Among the records that follow, set down only the lines from the one containing "obj.matrix_world = world" to the one containing "imported = [obj", both included, exactly.

◆ Dataset records ◆
++++++
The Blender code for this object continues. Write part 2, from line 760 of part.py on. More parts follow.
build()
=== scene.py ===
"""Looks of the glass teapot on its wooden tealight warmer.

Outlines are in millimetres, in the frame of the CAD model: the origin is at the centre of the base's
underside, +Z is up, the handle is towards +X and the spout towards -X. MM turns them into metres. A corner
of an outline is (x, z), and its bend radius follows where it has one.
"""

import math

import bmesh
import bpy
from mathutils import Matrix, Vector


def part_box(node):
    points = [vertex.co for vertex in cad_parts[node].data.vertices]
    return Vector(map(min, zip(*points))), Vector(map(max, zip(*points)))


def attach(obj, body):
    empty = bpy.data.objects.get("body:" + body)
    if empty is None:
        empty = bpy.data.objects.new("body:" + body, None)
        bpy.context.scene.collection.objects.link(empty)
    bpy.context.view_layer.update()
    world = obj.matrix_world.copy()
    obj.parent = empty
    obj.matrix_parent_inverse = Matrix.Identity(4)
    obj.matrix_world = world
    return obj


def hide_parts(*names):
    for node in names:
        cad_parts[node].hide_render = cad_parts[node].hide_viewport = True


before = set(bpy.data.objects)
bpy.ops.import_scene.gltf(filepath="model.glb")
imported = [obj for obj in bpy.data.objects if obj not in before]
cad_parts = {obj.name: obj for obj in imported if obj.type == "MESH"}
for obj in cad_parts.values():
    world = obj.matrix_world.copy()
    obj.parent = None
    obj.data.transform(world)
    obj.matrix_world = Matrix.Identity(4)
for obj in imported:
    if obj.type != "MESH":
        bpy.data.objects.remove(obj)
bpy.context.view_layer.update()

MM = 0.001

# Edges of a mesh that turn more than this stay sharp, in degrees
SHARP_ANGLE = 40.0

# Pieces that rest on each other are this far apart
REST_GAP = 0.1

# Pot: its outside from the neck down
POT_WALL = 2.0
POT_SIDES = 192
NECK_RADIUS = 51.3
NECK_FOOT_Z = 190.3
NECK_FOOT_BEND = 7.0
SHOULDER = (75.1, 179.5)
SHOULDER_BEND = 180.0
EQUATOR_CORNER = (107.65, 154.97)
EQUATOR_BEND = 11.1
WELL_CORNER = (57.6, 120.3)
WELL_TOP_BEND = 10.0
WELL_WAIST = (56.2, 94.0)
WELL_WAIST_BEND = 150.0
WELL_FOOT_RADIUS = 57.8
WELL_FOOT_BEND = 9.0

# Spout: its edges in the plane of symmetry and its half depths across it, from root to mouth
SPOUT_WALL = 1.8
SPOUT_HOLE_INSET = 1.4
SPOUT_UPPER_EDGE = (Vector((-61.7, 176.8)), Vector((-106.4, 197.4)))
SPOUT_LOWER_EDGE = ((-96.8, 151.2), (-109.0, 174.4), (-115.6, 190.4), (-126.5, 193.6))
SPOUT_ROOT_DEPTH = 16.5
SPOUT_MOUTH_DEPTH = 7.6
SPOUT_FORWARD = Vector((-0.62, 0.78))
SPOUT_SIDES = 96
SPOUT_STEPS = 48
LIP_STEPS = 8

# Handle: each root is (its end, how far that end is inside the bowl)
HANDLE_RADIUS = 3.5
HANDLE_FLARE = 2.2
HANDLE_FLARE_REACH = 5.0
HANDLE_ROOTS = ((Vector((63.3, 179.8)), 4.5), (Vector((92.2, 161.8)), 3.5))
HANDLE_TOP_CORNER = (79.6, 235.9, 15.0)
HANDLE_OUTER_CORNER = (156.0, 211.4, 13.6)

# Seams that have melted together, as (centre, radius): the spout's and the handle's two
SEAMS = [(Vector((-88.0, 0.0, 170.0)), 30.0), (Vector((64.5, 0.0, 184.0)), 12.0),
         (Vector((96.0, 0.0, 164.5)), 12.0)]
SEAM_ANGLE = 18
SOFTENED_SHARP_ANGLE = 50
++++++
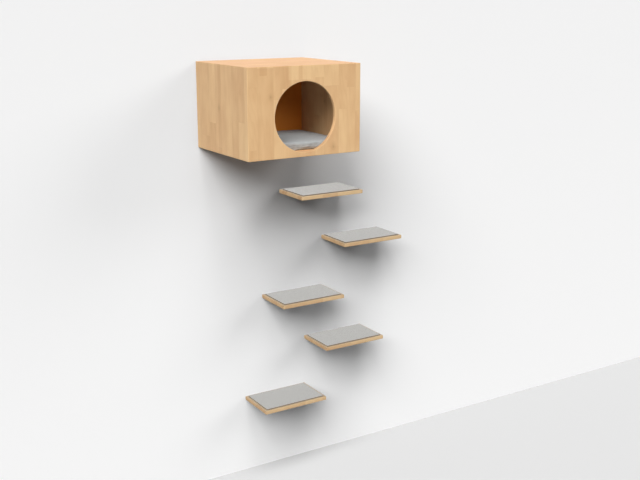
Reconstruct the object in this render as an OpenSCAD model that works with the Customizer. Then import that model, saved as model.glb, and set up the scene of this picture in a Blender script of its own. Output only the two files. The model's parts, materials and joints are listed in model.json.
++++++
◆ Task solution ◆
    obj.matrix_world = world
    return obj


def hide_parts(*names):
    for node in names:
        cad_parts[node].hide_render = cad_parts[node].hide_viewport = True


before = set(bpy.data.objects)
bpy.ops.import_scene.gltf(filepath="model.glb")
imported = [obj for obj in bpy.data.objects if obj not in before]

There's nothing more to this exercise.